Expansion joints are required to separate brick walls into segments to prevent cracking mainly due to changes in temperature and moisture expansion. Since brick expands and contracts under thermal and moisture loading, joints must be placed within the wall to take this movement or distress will occur. Once the cracks occur, water may penetrate the cracks and agitate the cracks even further. Many times, this condition is misunderstood to be from foundation movement when in fact it is from thermal movements and from the lack of relief joints.

The joints are typically 3/8” to ½” in width and must be sealed to the brick to prevent water infiltration. The final determination of where to locate expansion joints depends on the color and type of brick and as well if and where windows and doors exist in the brick walls. But as a “Rule of Thumb”, expansion joints need to occur every 20’ on center for any uninterrupted walls in excess of 30 feet in length. Doors and windows create natural expansion joints so locating joints adjacent window/door frames is highly recommendable.

Finally, locating expansion joints near the corners is the most effective and will cut down on Shear Corner Cracks discussed above but is not the most aesthetically pleasing.
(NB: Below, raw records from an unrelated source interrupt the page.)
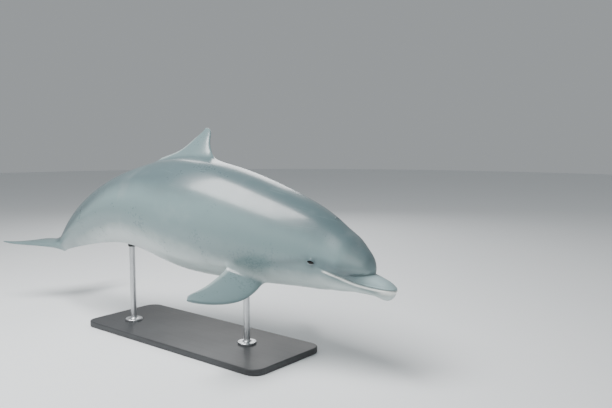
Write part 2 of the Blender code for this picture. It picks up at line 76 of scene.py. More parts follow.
# ---- forehead and trunk: s, middle's level, rise above it, drop below it, half width, squareness ----
BARREL = (
    (0.106, 0.004, 0.084, 0.100, 0.096, 2.00),
    (0.120, 0.007, 0.090, 0.102, 0.096, 2.05),
    (0.165, 0.010, 0.099, 0.099, 0.097, 2.10),
    (0.220, 0.008, 0.122, 0.106, 0.115, 2.15),
    (0.300, 0.000, 0.164, 0.123, 0.129, 2.20),
    (0.380, 0.005, 0.192, 0.145, 0.148, 2.15),
    (0.500, 0.010, 0.218, 0.177, 0.178, 2.10),
    (0.650, 0.010, 0.241, 0.212, 0.208, 2.10),
    (0.850, 0.010, 0.261, 0.252, 0.229, 2.10),
    (1.050, 0.010, 0.265, 0.276, 0.233, 2.10),
    (1.250, 0.010, 0.242, 0.263, 0.217, 2.05),
    (1.500, 0.005, 0.197, 0.208, 0.169, 1.90),
    (1.750, 0.000, 0.160, 0.157, 0.109, 1.70),
    (2.000, 0.000, 0.121, 0.115, 0.064, 1.55),
    (2.200, 0.000, 0.082, 0.077, 0.040, 1.50),
    (2.350, 0.002, 0.049, 0.046, 0.028, 1.55),
    (2.450, 0.022, 0.022, 0.022, 0.018, 1.80),
)
MELON_START = 0.106  # the crease between beak and forehead
MELON_DOME = 0.134  # how far back the forehead takes to reach its full section
MELON_TAPER = 1.17  # above 1 narrows its front, seen from above
MELON_SHELF = 0.203  # its underside takes this far, and leaves the beak's shelf clear ...
MELON_UNDERCUT = 2.3  # ... the more, the larger this is

# ---- beak and jaws: s, mouth line's level, rise above it, drop below it, half width ----
JAWS = (
    (0.000, -0.040, 0.012, 0.058, 0.036),
    (0.030, -0.041, 0.024, 0.053, 0.041),
    (0.060, -0.043, 0.035, 0.046, 0.046),
    (0.088, -0.044, 0.042, 0.042, 0.052),
    (0.120, -0.043, 0.045, 0.045, 0.063),
    (0.165, -0.038, 0.046, 0.054, 0.082),
    (0.220, -0.026, 0.042, 0.079, 0.103),
    (0.290, -0.018, 0.030, 0.096, 0.121),
    (0.340, -0.018, 0.012, 0.094, 0.110),
)
JAW_SQUARENESS = 2.2
NOSE_ROUND = 0.045  # length over which the beak's tip rounds off
JAW_END = 0.36  # the jaws have run out into the throat here ...
JAW_FADE = 0.02  # ... over this length
CREASE_BLEND = 0.006  # softness of the crease between the two sections
MOUTH_END = 0.29  # the corner of the mouth

# ---- the point that each section is measured from ----
CENTRE = (
    (0.0, -0.042), (0.05, -0.043), (0.088, -0.040), (0.12, -0.030), (0.165, -0.016), (0.22, -0.003),
    (0.30, 0.005), (0.5, 0.010), (1.05, 0.010), (1.5, 0.005), (1.75, 0.0), (2.25, 0.0), (2.35, 0.002),
    (2.45, 0.022), (2.5, 0.036),
)
MAX_RADIUS = 0.5  # no section reaches this far
STOCK_END = 2.455  # the tail stock runs out here, between the flukes

# ---- eyes ----
EYE_AT = 0.340
EYE_LEVEL = -0.003  # above the spine
EYE_RADIUS = 0.0215
EYE_PROUD = 0.0040  # how far the eyeball stands out of the skin

# ---- fins: points (back, out) of the leading and the trailing edge ----
DORSAL_LEADING = (
    (-0.089, -0.053), (0.0, 0.0), (0.040, 0.044), (0.081, 0.106), (0.107, 0.166), (0.132, 0.196),
    (0.158, 0.204),
)
DORSAL_TRAILING = (
    (0.407, -0.053), (0.354, 0.0), (0.279, 0.035), (0.221, 0.080), (0.186, 0.133), (0.163, 0.183),
    (0.164, 0.200),
)
DORSAL_AT = 1.068  # front of the base
DORSAL_MIDDLE = 0.18  # the base's line is taken from the front to this far behind it
DORSAL_LEAN = 17.5  # degrees to the left at the base ...
DORSAL_CURL = 0.31  # ... and radians more, by bending, at the tip
DORSAL_THICK = (0.048, 0.009)  # at the base and at the tip

FLIPPER_LEADING = (
    (0.0, -0.055), (0.0, 0.0), (0.008, 0.093), (0.034, 0.184), (0.100, 0.288), (0.157, 0.349),
    (0.203, 0.386),
)
FLIPPER_TRAILING = (
    (0.167, -0.055), (0.171, 0.0), (0.174, 0.050), (0.183, 0.112), (0.194, 0.186), (0.212, 0.272),
    (0.221, 0.341), (0.212, 0.381),
)
FLIPPER_THICK = (0.036, 0.010)
# station and angle of the root, sweep, droop and feather in degrees, curl in radians
FLIPPER_RIGHT = {"at": 0.575, "angle": -64.0, "sweep": -16.0, "droop": 32.0, "feather": -20.0, "curl": -0.48}
FLIPPER_LEFT = {"at": 0.565, "angle": -54.0, "sweep": 6.0, "droop": 26.0, "feather": -10.0, "curl": -0.30}

FLUKE_LEADING = (
    (-0.067, 0.0), (-0.043, 0.029), (0.0, 0.072), (0.053, 0.135), (0.111, 0.212), (0.169, 0.279),
    (0.217, 0.313),
)
FLUKE_TRAILING = (
    (0.115, 0.0), (0.141, 0.019), (0.163, 0.058), (0.166, 0.116), (0.169, 0.183), (0.188, 0.250),
    (0.220, 0.308),
)
FLUKE_AT = 2.385
FLUKE_LOWER = 0.008  # below the spine
FLUKE_FLEX = 30.0  # degrees that the trailing edge is raised
FLUKE_DROOP = 4.0  # degrees that each half hangs
FLUKE_THICK = (0.040, 0.007)

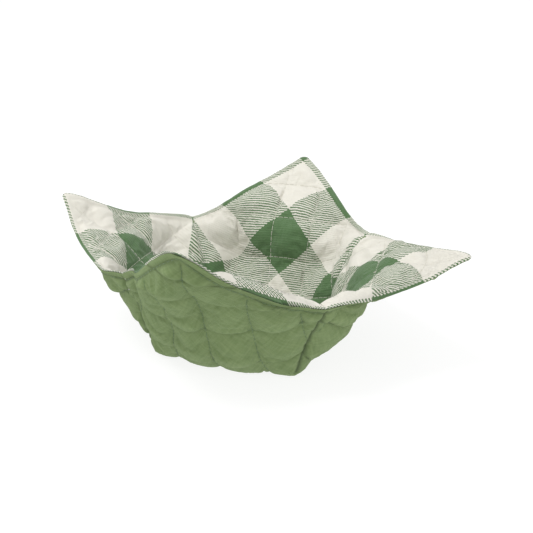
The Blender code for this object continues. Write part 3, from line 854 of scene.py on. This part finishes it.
# Lining: a square of buffalo check cotton twill, green and cream, of the same cut
# as the cover and stitched to it round the rim. Its own quilting lines are sewn
# with cream thread, and its folded edge rolls a little over the cover's.

LINING_PUFF = 0.0024
LINING_QUILT_START = -0.0088
CHECK = 0.036
YARNS_TO_A_CHECK = 58
EVEN_SHIFT = 0.0006
SIDE_SHIFT = 0.0013
EDGE_SHIFT = 0.0011
CHECK_GREEN = (0.083, 0.166, 0.064, 1)
CHECK_CREAM = (0.775, 0.748, 0.672, 1)
CHECK_FUZZ = (0.42, 0.47, 0.36, 1)
FUZZ_SCALE, FUZZ_SHARE = 500, 0.10
U_WANDER_SCALE, V_WANDER_SCALE, YARNS_WANDER = 610, 570, 1.1
WALE_HEIGHT = 0.6
SOFT_SCALE, SOFT_HEIGHT = 60, 1.5
LINING_RELIEF = 0.00016


def lining_material():
    """Green and cream twill: every yarn keeps its colour right across."""
    n = Nodes("lining_cotton")
    place = n.place()
    u, v = n.split(place)[:2]
    pitch = CHECK / YARNS_TO_A_CHECK

    def yarns(along, aside, scale):
        """Number of yarns from the middle, drawn askew near the edge, and uneven."""
        far, off = n.math("DIVIDE", along, HALF_SIDE), n.math("DIVIDE", aside, HALF_SIDE)
        askew = n.math("MULTIPLY_ADD", off, SIDE_SHIFT, EVEN_SHIFT)
        drawn = n.math("MULTIPLY", n.math("SUBTRACT", 1.0, off),
                       n.math("MULTIPLY", far, EDGE_SHIFT))
        edge = n.math("MULTIPLY", n.math("MULTIPLY", far, far), n.math("SUBTRACT", askew, drawn))
        uneven = n.math("SUBTRACT", n.noise(place, scale, 2), 0.5)
        wander = n.math("MULTIPLY", uneven, YARNS_WANDER)
        return n.math("ADD", n.math("DIVIDE", n.math("ADD", along, edge), pitch), wander)

    yarn_u, yarn_v = yarns(u, v, U_WANDER_SCALE), yarns(v, u, V_WANDER_SCALE)
    number_u, number_v = n.math("FLOOR", yarn_u), n.math("FLOOR", yarn_v)

    def cream(number):
        """1 for a cream yarn and 0 for a green one."""
        middle = n.math("ADD", number, 0.5)
        band = n.math("FLOOR", n.math("ADD", n.math("DIVIDE", middle, YARNS_TO_A_CHECK), 0.5))
        return n.math("ABSOLUTE", n.math("MODULO", band, 2.0))

    def rounding(yarn, number):
        """Height across a yarn: 1 at its middle and 0 at its sides."""
        off = n.math("SUBTRACT", n.math("SUBTRACT", yarn, number), 0.5)
        return n.math("SUBTRACT", 1.0, n.math("MULTIPLY", n.math("MULTIPLY", off, off), 4.0))

    # A twill of four: two yarns over and two under, one further in each row
    turn = n.math("FLOORED_MODULO", n.math("ADD", number_u, number_v), 4.0)
    warp_up = n.math("LESS_THAN", turn, 1.5)

    def on_top(warp, weft):
        """The value of whichever yarn lies on top."""
        return n.math("ADD", n.math("MULTIPLY", warp_up, warp),
                      n.math("MULTIPLY", n.math("SUBTRACT", 1.0, warp_up), weft))

    colour = n.mix(on_top(cream(number_u), cream(number_v)), CHECK_GREEN, CHECK_CREAM)
    fuzz = n.noise(place, FUZZ_SCALE, 3)
    colour = n.mix(n.math("MULTIPLY", fuzz, FUZZ_SHARE), colour, CHECK_FUZZ)
    yarn_height = on_top(rounding(yarn_u, number_u), rounding(yarn_v, number_v))
    wale = n.math("SINE", n.math("MULTIPLY", n.math("ADD", yarn_u, yarn_v), math.pi / 2))
    height = n.math("ADD", yarn_height, n.math("MULTIPLY", wale, WALE_HEIGHT))
    soft = n.noise(place, SOFT_SCALE, 2)
    height = n.math("ADD", height, n.math("MULTIPLY", soft, SOFT_HEIGHT))
    n.finish(Base_Color=colour, Roughness=0.92, Sheen_Weight=0.2, Sheen_Roughness=0.5,
             Specular_IOR_Level=0.15, Normal=n.bump(height, LINING_RELIEF, RELIEF_STRENGTH))
    return n.material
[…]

Therefore most expansion joints occur within the first 20 feet of the corners.

These “Rules of Thumb” on their own will not in itself produce projects under the scenario of Good, Fast and Cheap. They only help cut down on some up front design issues as well as long term maintenance type issues in regards to a residential structure. Architects and engineers are and will continue to be challenged to provide high quality projects that are constructed on time and under budget but more attention to the “Rules of Thumb” may help reduce the stumbling blocks typically found within the industry.